My caring and thoughtful daughter bought me the perfect birthday gift about a year ago. It was a desk calendar called, “Cross-Train Your Brain.” It has a new word or picture puzzle for each new day. It is also a place where I keep track of my daily devotions. Some of the puzzles are quite obvious, but in many, “your brain needs to do some complex parallel processing that synthesizes input from both the left-and right-brain hemispheres.” When I fail to get the answer, it is almost invariably because I’ve forgotten to think outside the box.
I searched in Strong’s Exhaustive Concordance of the Bible for the word brain but found nothing. However, the word mind and its variations covered a couple of pages. The dictionary defines both words in similar terms but with the brain consisting of the actual physical features and the mind as using the mental processes and reasoning and includes feelings and emotions.
The Jewish confession of faith called the Shema (hear) has been learned and quoted since Moses wrote it by inspiration in Deuteronomy 6:5. The Israelites were told to, “Love The Lord your God with all your HEART, SOUL AND STRENGTH…” In three of the Gospels (Matthew 22:35-40) (Mark 12:28-32) (Luke 10:27) the word MIND is added. It appears to me that Jesus wanted his listeners to “cross-train their brains” to think deeply about this commitment rather than just memorizing and blindly quoting it as a mantra. Total devotion is demanded towards God in all three areas.

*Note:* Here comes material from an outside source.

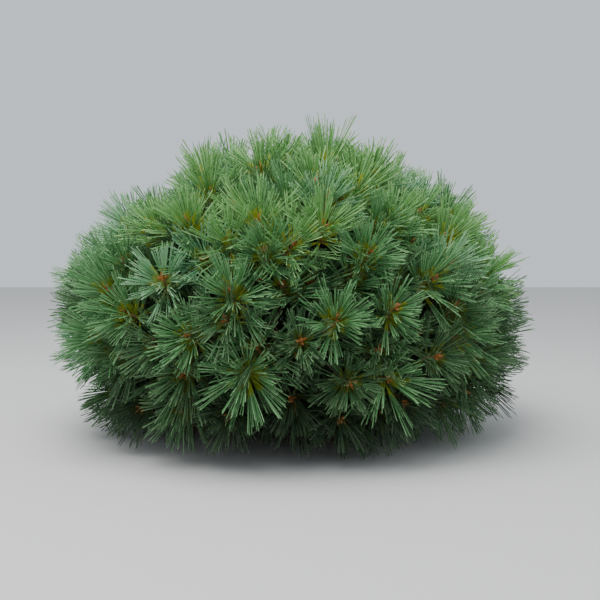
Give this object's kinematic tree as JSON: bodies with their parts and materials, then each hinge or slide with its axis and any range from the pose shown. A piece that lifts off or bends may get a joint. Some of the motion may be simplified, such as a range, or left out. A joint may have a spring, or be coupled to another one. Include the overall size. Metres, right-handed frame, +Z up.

Sometimes this took a mental picture of love in action as in the parables. The “Good Samaritan” challenged them to learn of mercy and kindness to all men—even strangers and enemies. We are told to use “the eyes of our heart” (Eph 1:18) in order to think outside the box. In doing this we will not think of people as an indiscriminate mass of humanity, rather as individual souls, each made in the image of God.